La visita de la presidenta Dina Boluarte a Concepción, Junín, para inaugurar un colegio emblemático, dejó más que una imagen institucional: reveló, una vez más, el profundo abismo que la separa del pueblo. Rodeada por un fuerte contingente policial, con el ingreso restringido para padres de familia y exalumnos que protestaban, la mandataria llegó en helicóptero a un acto que pretendía ser simbólico pero terminó siendo sintomático. Un evento blindado, sin ciudadanía, sin escucha, sin empatía.
“¿Qué tenía que hacer Dina aquí?”, se preguntaban los pobladores, indignados. “No nos representa esa mujer que va a ganar más de 40 mil soles, con tarjeta y todo, mientras el pueblo se muere de hambre”. Las palabras son duras, pero reflejan una verdad innegable: la presidenta ha perdido todo vínculo con la realidad del país que gobierna.

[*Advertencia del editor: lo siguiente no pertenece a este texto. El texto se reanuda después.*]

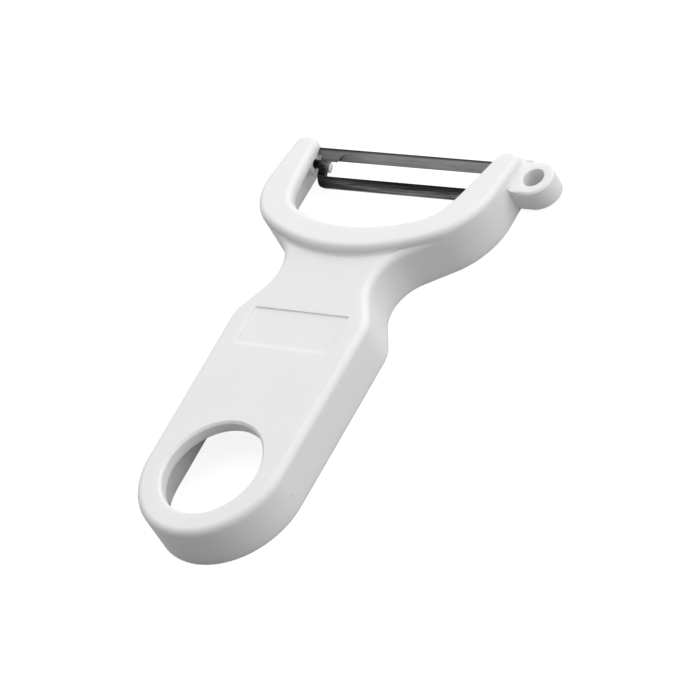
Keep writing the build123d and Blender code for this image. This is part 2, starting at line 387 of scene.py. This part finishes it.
handleLook = {
    "white": (0.855, 0.855, 0.855),
    "greyer": (0.83, 0.832, 0.835),
    "rubbed": (0.87, 0.87, 0.87),
    "scratched": (0.78, 0.785, 0.79),
    "dullest": 0.58,          # roughness, from cloud to cloud
    "glossiest": 0.48,
    "rubbedGloss": 0.12,      # taken off the roughness where edges are rubbed
    "scratchDullness": 0.2,   # and added in scratches
    "ior": 1.49,
    "grainScale": 3.2,        # bumps per millimetre
    "grainDepth": 0.012 * mm,
    "cloudScale": 0.035,
    "sinkDepth": 0.05 * mm,
    "bumpStrength": 0.5,
    "scratches": 0.5,
    "wear": 0.25,
    "wearRadius": 0.7 * mm,
    "translucence": 0.6,
    "reach": 1.4 * mm,        # how far light spreads inside the plastic
}


def makeHandlePlastic(look):
    material, tree, shader = newMaterial("whitePlastic")
    place = millimetres(tree)
    skin = useGroup(tree, mouldedSkin, place, {
        "Grain Scale": look["grainScale"], "Cloud Scale": look["cloudScale"], "Scratches": look["scratches"]})
    worn = useGroup(tree, edgeWear, place, {"Radius": look["wearRadius"], "Amount": look["wear"]})
    tone = mixColour(tree, skin.outputs["Cloud"], look["white"], look["greyer"])
    tone = mixColour(tree, worn.outputs["Wear"], tone, look["rubbed"])
    tone = mixColour(tree, skin.outputs["Scratch"], tone, look["scratched"])
    tree.links.new(tone, shader.inputs["Base Color"])
    gloss = addRange(tree, skin.outputs["Cloud"], 0.0, 1.0, look["dullest"], look["glossiest"])
    rubbing = addMath(tree, "MULTIPLY", worn.outputs["Wear"], look["rubbedGloss"])
    gloss = addMath(tree, "SUBTRACT", gloss, rubbing)
    scoring = addMath(tree, "MULTIPLY", skin.outputs["Scratch"], look["scratchDullness"])
    gloss = addMath(tree, "ADD", gloss, scoring, True)
    tree.links.new(gloss, shader.inputs["Roughness"])
    shader.inputs["IOR"].default_value = look["ior"]
    shader.inputs["Subsurface Weight"].default_value = look["translucence"]
    shader.inputs["Subsurface Radius"].default_value = (1.0, 1.0, 1.0)
    shader.inputs["Subsurface Scale"].default_value = look["reach"]
    grain = addBump(tree, skin.outputs["Grain"], look["bumpStrength"], look["grainDepth"])
    sink = addBump(tree, skin.outputs["Cloud"], look["bumpStrength"], look["sinkDepth"])
    tree.links.new(grain.outputs["Normal"], sink.inputs["Normal"])
    tree.links.new(sink.outputs["Normal"], shader.inputs["Normal"])
    return material


# the blade's places are in millimetres: along the strip from its middle, and across it from the pivot,
# where the guide bar is on the minus side and the cutting bar on the plus side
bladeLook = {
    "tilt": 26.0,             # degrees, as the blade lies in its bearings
    "steelAndReflectionBands": [                # the dark steel's tone across the strip with painted reflections, from the guide bar's edge to the cutting bar's back: the guide bar painted dark as if mirroring dark surroundings, the cutting bar painted lighter
        (-5.32, 0.030), (-4.9, 0.070), (-4.3, 0.062), (-3.6, 0.030), (-3.0, 0.016), (-0.3, 0.022),
        (0.55, 0.085), (1.0, 0.090), (1.25, 0.200), (2.9, 0.225), (3.15, 0.165), (3.42, 0.050), (3.75, 0.040),
    ],
    "blueness": 1.02,
    "guideFull": -2.6,        # the guide bar ends between these two, and the end webs begin
    "guideEnd": -1.8,
    "webEnd": 0.2,            # the webs end between these two, and the cutting bar begins
    "barFull": 1.1,
    "guideSheenClimb": 1.2,        # how far the guide bar's light band, a painted sheen, has climbed at the strip's left end
    "driftFrom": -19.0,
    "driftTo": -5.0,
    "webSkew": 1.2,           # how far the painted reflection tones lean across an end web
    "webInner": 20.8,
    "webOuter": 23.0,
    "grindAndShadeFrom": -19.5,      # where the darkening of the left end is full along the strip, and where it is gone: partly the flat steel beyond the bevel's run-out, where the grinding stops, partly painted shade
    "grindAndShadeTo": -6.0,
    "ungroundAndShadedEnd": 0.58,         # the cutting bar's tone at the left end, flat steel and painted shade, against the full tone
    "grindAndShadeLow": -0.4,        # and from where to where across the strip that fades in
    "groundHigh": 0.6,
    "groundStreaks": 0.16,    # how far the streaks change the tone, on the cutting bar
    "rolledStreaksAndGlints": 0.75,    # and on the guide bar and webs, where they are brushing streaks and painted glints
    "rolledEnd": -1.0,
    "groundStart": 0.8,
    "broadShare": 0.6,        # broad and fine streaks in that change
    "fineShare": 0.4,
    "fineness": 9.0,
    "streakLow": 0.2,
    "streakHigh": 0.8,
    "dullest": 0.42,          # roughness, from blotch to blotch
    "glossiest": 0.26,
    "fineDullness": 0.08,     # added by the fine streaks
    "bare": (0.30, 0.30, 0.305),
    "wear": 0.35,
    "wearRadius": 0.12 * mm,
    "streakDepth": 0.006 * mm,
    "bumpStrength": 0.6,
}


def makeBladeSteel(look):
    material, tree, shader = newMaterial("darkSteelPaintedReflections")
    place = millimetres(tree, pivot, look["tilt"])
    parts = addNode(tree, "SeparateXYZ")
    tree.links.new(place, parts.inputs[0])
    along, across = parts.outputs["X"], parts.outputs["Y"]

    # the place that each point takes its painted reflection tone from
    onGuide = addRange(tree, across, look["guideFull"], look["guideEnd"], 1.0, 0.0)
    offBar = addRange(tree, across, look["webEnd"], look["barFull"], 1.0, 0.0)
    onWeb = addMath(tree, "SUBTRACT", offBar, onGuide)
    # painted sheen: the guide bar's light band moves towards its edge at the left end
    sheenClimb = addRange(tree, along, look["driftFrom"], look["driftTo"], look["guideSheenClimb"], 0.0)
    fromMiddle = addMath(tree, "ABSOLUTE", along)
    skew = addRange(tree, fromMiddle, look["webInner"], look["webOuter"], -look["webSkew"], look["webSkew"])
    shifted = addMath(tree, "SUBTRACT", across, addMath(tree, "MULTIPLY", onGuide, sheenClimb))
    shifted = addMath(tree, "SUBTRACT", shifted, addMath(tree, "MULTIPLY", onWeb, skew))

    low, high = look["steelAndReflectionBands"][0][0], look["steelAndReflectionBands"][-1][0]
    # painted reflections: the dark steel's tones across the strip, as the bands give them
    ramp = addNode(tree, "ValToRGB")
    tree.links.new(addRange(tree, shifted, low, high, 0.0, 1.0), ramp.inputs["Fac"])
    stops = ramp.color_ramp.elements
    for position, tone in look["steelAndReflectionBands"][1:-1]:
        stop = stops.new((position - low) / (high - low))
        stop.color = (tone, tone, tone * look["blueness"], 1)
    for stop, (position, tone) in ((stops[0], look["steelAndReflectionBands"][0]), (stops[-1], look["steelAndReflectionBands"][-1])):
        stop.color = (tone, tone, tone * look["blueness"], 1)

    # streaks with painted glints, and the left end's flat steel with painted shade, as a factor on that tone
    lines = useGroup(tree, steelStreaks, place, {"Fineness": look["fineness"]})
    worn = useGroup(tree, edgeWear, place, {"Radius": look["wearRadius"], "Amount": look["wear"]})
    broad = addMath(tree, "MULTIPLY", lines.outputs["Streak"], look["broadShare"])
    fine = addMath(tree, "MULTIPLY", lines.outputs["Fine"], look["fineShare"])
    streaky = addMath(tree, "ADD", broad, fine)
    # painted glints: the streaks lighten and darken the guide bar and webs far more than the cutting bar
    swing = addRange(tree, across, look["rolledEnd"], look["groundStart"], look["rolledStreaksAndGlints"],
                     look["groundStreaks"])
    darkest, lightest = addMath(tree, "SUBTRACT", 1.0, swing), addMath(tree, "ADD", 1.0, swing)
    gain = addRange(tree, streaky, look["streakLow"], look["streakHigh"], darkest, lightest)
    # painted shade: the cutting bar darker towards the left end, besides the flat steel beyond the bevel
    ground = addRange(tree, along, look["grindAndShadeFrom"], look["grindAndShadeTo"], look["ungroundAndShadedEnd"], 1.0, True)
    upper = addRange(tree, across, look["grindAndShadeLow"], look["groundHigh"], 1.0, ground, True)
    gain = addMath(tree, "MULTIPLY", gain, upper)
    tone = addNode(tree, "VectorMath", operation="SCALE")
    tree.links.new(ramp.outputs["Color"], tone.inputs[0])
    tree.links.new(gain, tone.inputs["Scale"])
    colour = mixColour(tree, worn.outputs["Wear"], tone.outputs["Vector"], look["bare"])
    tree.links.new(colour, shader.inputs["Base Color"])
    shader.inputs["Metallic"].default_value = 1.0

    gloss = addRange(tree, lines.outputs["Blotch"], 0.0, 1.0, look["dullest"], look["glossiest"])
    dulling = addMath(tree, "MULTIPLY", lines.outputs["Fine"], look["fineDullness"])
    gloss = addMath(tree, "ADD", gloss, dulling, True)
    tree.links.new(gloss, shader.inputs["Roughness"])
    ridges = addBump(tree, lines.outputs["Fine"], look["bumpStrength"], look["streakDepth"])
    tree.links.new(ridges.outputs["Normal"], shader.inputs["Normal"])
    return material


def dress(node, material):
    obj = frame["nodes"][node]
    obj.data.materials.clear()
    obj.data.materials.append(material)


dress("handle", makeHandlePlastic(handleLook))
dress("blade", makeBladeSteel(bladeLook))
print("finishes on")
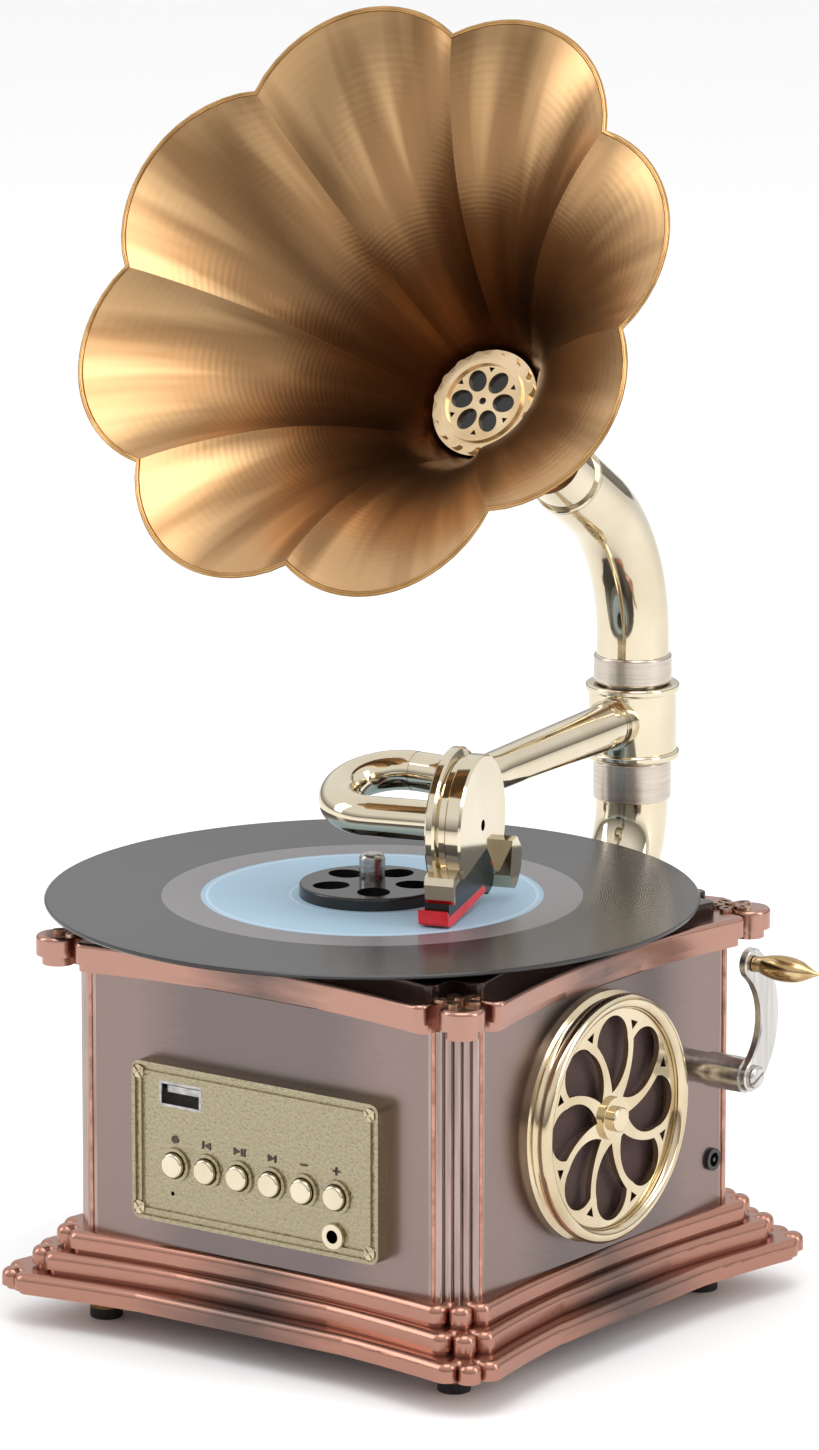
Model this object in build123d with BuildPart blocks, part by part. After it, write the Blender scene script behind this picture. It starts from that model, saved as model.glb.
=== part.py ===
from build123d import *
from math import atan2, cos, pi, radians, sin, tan
import os

# Tabletop record player with a petal horn, in millimetres.
# The origin is on the table, below the middle of the cabinet. +Z is up.
# The control panel faces -Y, the speaker and the crank face +X.
os.makedirs("parts", exist_ok=True)

# Cabinet
wall_half = 64.8
wall_thickness = 2.4
wall_base = 26.2
wall_top = 98.2
column_cut = 8.7
column_depth = 1.2
reed_radius = 1.15
reed_pitch = 2.4
reed_count = 5

# Plinth: three tiers from the floor up, each with its reach at the corners
tier_height = 5.63
tier_reaches = (80.8, 75.0, 70.3)
tier_bows = (7.3, 6.6, 4.3)
tier_nose = 2.2
tier_foot = 0.9
lobe_radius = 3.0
lobe_step = 8.6
lobe_inset = 2.7
plinth_bottom = wall_base - 3 * tier_height
plinth_opening = 58.0
foot_place = 57.4
foot_radius = 7.2
foot_neck = 4.9
pad_radius = 4.4
pad_height = 3.0

# Crown and deck
band_top = 100.8
crown_top = 106.3
crown_reach = 72.1
crown_bow = 6.6
crown_end = 57.2
crown_nose = 1.2
knob_place = 66.0
knob_radius = 5.9
deck_top = 109.8
deck_reach = 64.0
deck_bow = 6.0
deck_end = 55.0
deck_corner_radius = 2.6
rosette_place = 62.4
rosette_radius = 6.6
rosette_height = 0.9

# Turntable
record_x, record_y = -7.3, -5.0
record_top = 113.3
record_radius = 87.5
record_thickness = 1.2
record_hole = 19.0
label_radius = 45.8
label_depth = 0.3
mat_thickness = 0.6
platter_top = record_top - record_thickness - mat_thickness
adapter_height = 3.4
platter_radius = 46.0
platter_bottom = 108.6
well_radius = 47.4
well_floor = 108.1
drum_radius = 34.0
drum_bottom = 100.0
shaft_radius = 3.0
spindle_radius = 3.5
spindle_top = 124.7
running_gap = 0.05
chassis_top = 94.0
chassis_thickness = 2.0
chassis_back = 53.0
motor_angle = 40.0
belt_centres = 50.0
motor_radius = 12.0
motor_length = 22.0
motor_boss = 3.4
pulley_shaft = 1.0
pulley_radius = 4.0
belt_thickness = 0.8
belt_width = 3.0
belt_gap = 0.2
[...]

El reciente incremento de su salario y la asignación de una tarjeta de alimentación de 5 mil soles mensuales son más que un error político; son una provocación directa. Mientras 9.4 millones de peruanos viven en situación de pobreza, la jefa de Estado se otorga privilegios insultantes. No se trata de un trámite administrativo, como algunos intentan justificar, sino de una afrenta en toda regla. Una prueba más de que el poder, en el Perú, ha dejado de tener límites, y sobre todo, vergüenza.
Antes, cuando un político cometía un error, uno podía pensar que fue un desliz. Hoy, la certeza es otra: no se equivocan, simplemente actúan con total consciencia de su impunidad.